Maneuver? I thought. O God, what have I got myself into. Next, I was sitting in the front open seat with a wide leather seat belt across my lap and were on the runway and waving to the crowds and this daredevil spirit took over. I never felt so brave (if the crowd only knew).

Now here's the reason I wouldn't do it again.

After we gained sufficient attitude I heard Steve's voice in my ear say, "I gonna turn her over and we will fly upside down. We don't have inverted carburation so the engine will restart by windmilling." Windmilling I said to myself? "Ready," said Steve. Ready, I replied.
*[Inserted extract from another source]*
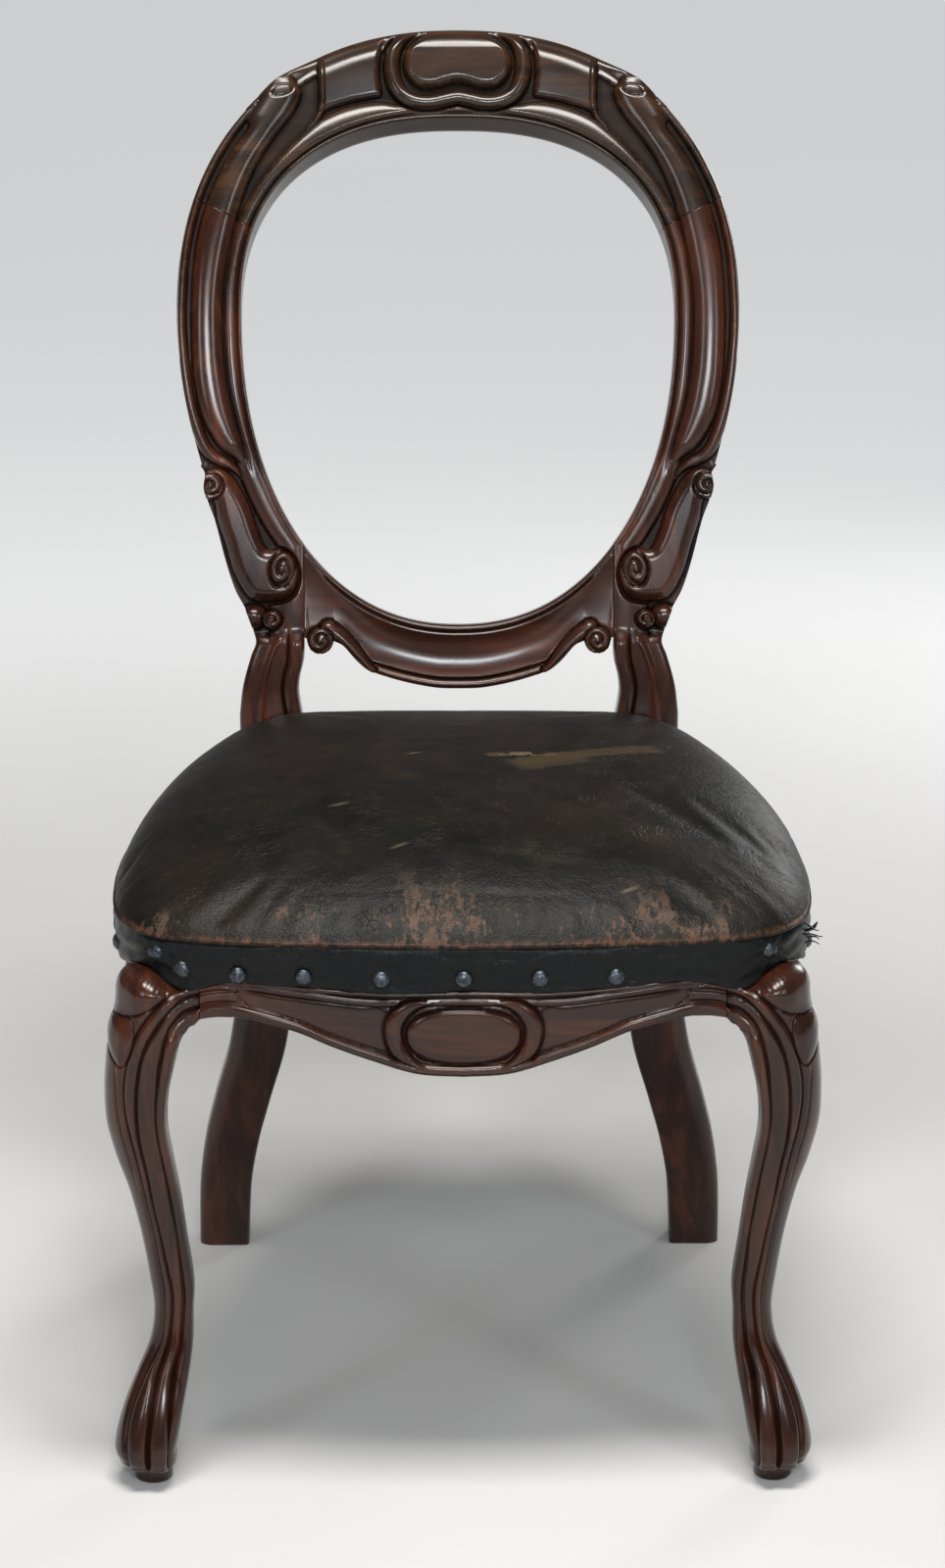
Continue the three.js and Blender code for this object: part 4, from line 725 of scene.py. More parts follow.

Soon as the plane flipped over, my butt left the seat and I thought I was falling out of the plane. I immediately made the largest "X" I could make with my arms and legs and swayed in the belt as I looked straight down at the ground. My stomach went into a knot and a wave of nausea overtook my senses as I prayed the belt wouldn't break. Steve heard my feet as they made a loud bang when I almost kicked a hole in each side of the fuselage and asked if I was okay. I replied a very weak okay. After that I barely remember the barrel roll, downward spin and other funny named maneuvers. It's all I could do from vomiting and I swore if I did I would swallow every bit. I remained in that figure "X" position until he said we were landing.

On the ground I explained my falling feeling and he said he should have made sure my seat belt was tight as possible against the seat and the falling sensation wouldn't happen. (now he tells me).

That's not all. The next passenger and another pilot went up and the passenger (in front seat) did vomit while up and the pilot told Steve he was ducking behind the small windshield as the vomit was flying past him. No one wanted to clean up the mess and the plane sat there the remainder of the show.

I didn't admit to Steve that if we had been up there only two more minutes I would have let it go. I was also nauseated and dizzy all that night. Now I just look at the pretty airplane pictures and read the stories in my copy of Air & Space magazine.